Uganda wins big with Justice Bossa’s election to International Criminal Court

Yesterday Justice Solomy Balungi Bossa won a gruelling round to the International Criminal Court for a nine-year term. She joins Justice Julia Ssebutinde at The Hague whose term at the International Court of Justice runs through 2019. Both victories have partly come at the hands of an understated, but highly effective diplomat at our mission in New York.
Bossa’s ascension has been unusual. She is one of the judges who have been “canned” in Uganda for her fiercely independent views. There are more than a few of these who have been passed over in promotions to the higher courts in Uganda.
In Mugabi vs Kampala District Land Board (2012) a satellite case filed at the height of the battles between the new KCCA guard and the old guard, she saved the Kampala District Land Board at a time when the sitting board had been locked out of office and its furniture and files strewn on the streets.
She has been a jurist and part-time judge at the African Peoples Court on Human and Peoples Rights that sits in Arusha, Tanzania even though Uganda has not yet fully acceded to all relevant articles of the treaty establishing it allowing Ugandans to file cases against the government.
Early this year, Bossa endured humiliation when the JSC panel interviewing contestants for the post of Deputy Chief Justice refused to interview her after coming back to Uganda cutting short her ICC campaign.

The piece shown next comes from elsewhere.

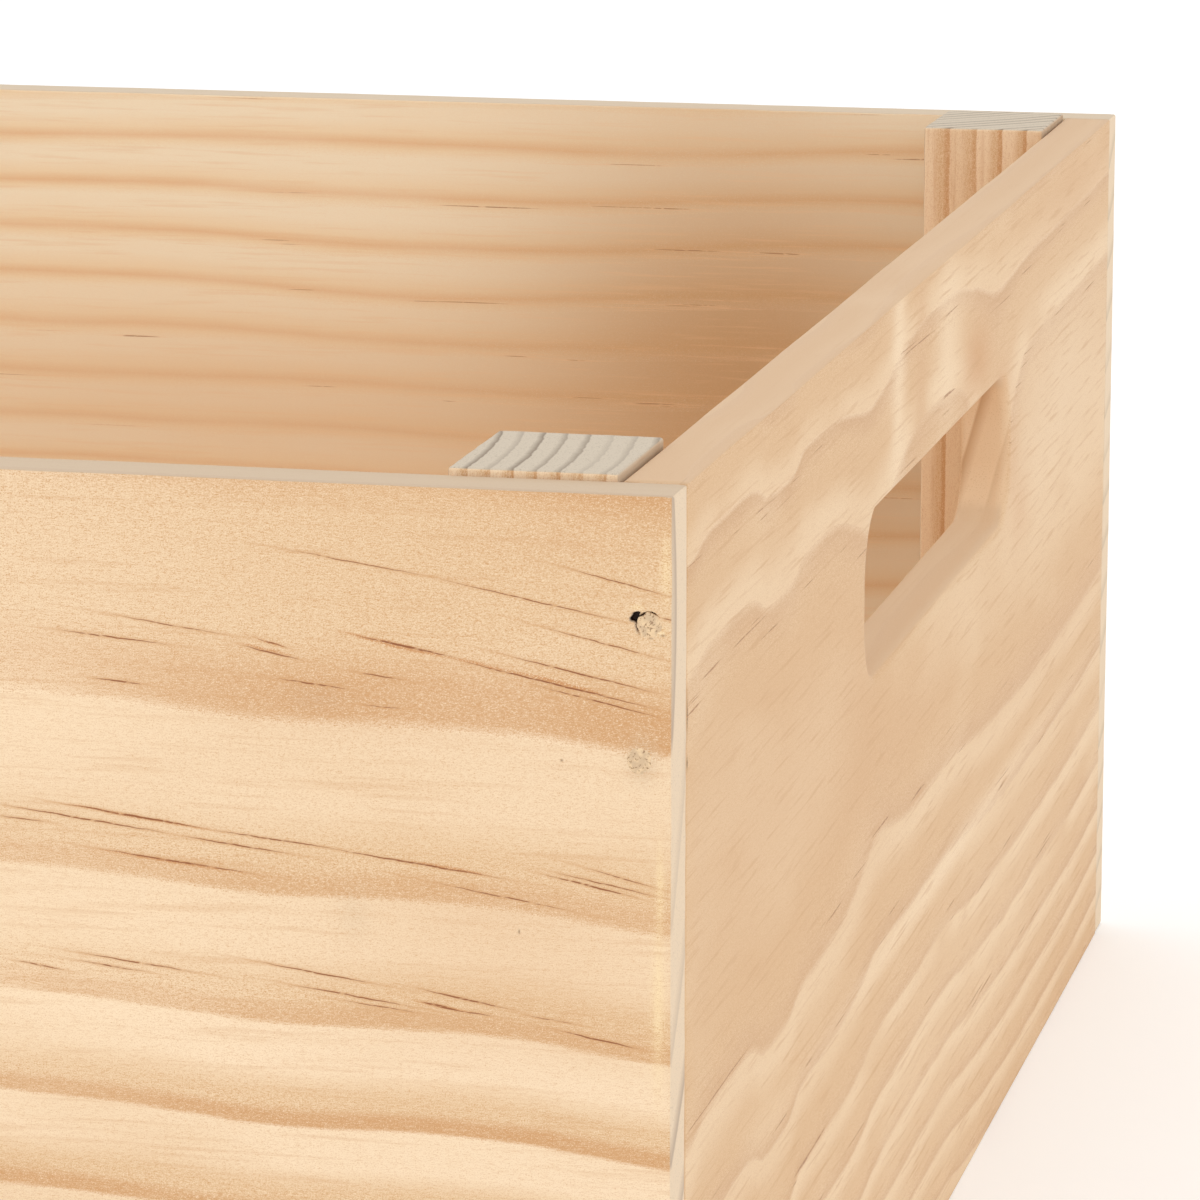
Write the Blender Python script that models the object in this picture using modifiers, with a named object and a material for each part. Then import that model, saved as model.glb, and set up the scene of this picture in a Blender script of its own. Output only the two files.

Julia Ssebutinde never fared better. She remained at the High Court even though she rose to the ICJ. There are a few notable others, including one reluctantly promoted to the Court of Appeal after serving as a Chief Justice in the Seychelles.
Assuming a high profile at the ICC carries responsibilities for Uganda, which up to recently, contemplated departure from the global criminal court. Burundi quit the ICC this year and other countries notably South Africa and Kenya have been very vocal in trying to leave the court. For Kenya whose current President and Deputy President have been tried and cleared by the ICC, it is a trickier situation. After maligning the court, its processes saved them for another day.
This is not to trivialise the shameful acts by the court’s first prosecutor, Moreno Ocampo, whose conduct brought the court into disrepute trying to be independent prosecutor, kingmaker and broker at the same time. Ocampo’s actions constituted an unacceptable interference into Kenya’s domestic politics which tarnished the court’s reputation.
It is expected that Bossa’s election will be a moderating influence on Kampala, which is struggling to identify more with its muscular past to solve domestic unrest.
Kampala’s international image has been tainted by the brutal use of force in Kasese-Rwenzori region last year, which resulted in the death of scores of civilians. But for the capitulation of the Opposition politicians who made “noise,” but never filed requisite motions to commence investigations, the matters in Kasese reached the gravity of being referred to the ICC. In addressing this problem, government must clearly come out first and address the current leadership of police that has promoted a culture of using violence with impunity against unarmed persons.
In employing instruments of torture, police have drawn the ire of the Uganda Human Rights Commission. The second voice must come from the Judiciary, which continues to entertain cases sanctioned by DPP, where persons mutilated and crippled by torture, are wheeled into court to answer cases in violation of their right to a free trial.
The complaints are mounting each passing day, including the case of a defilement suspect brought into Justice Margaret Mutonyi’s court room while paralysed or the suspects recently awarded damages by Justice Margaret Oguli Oumo over the nose of the DPP, who forgot that the Constitution prohibits cruel, inhumane and degrading treatment. The Judiciary has been intolerably weak in this area.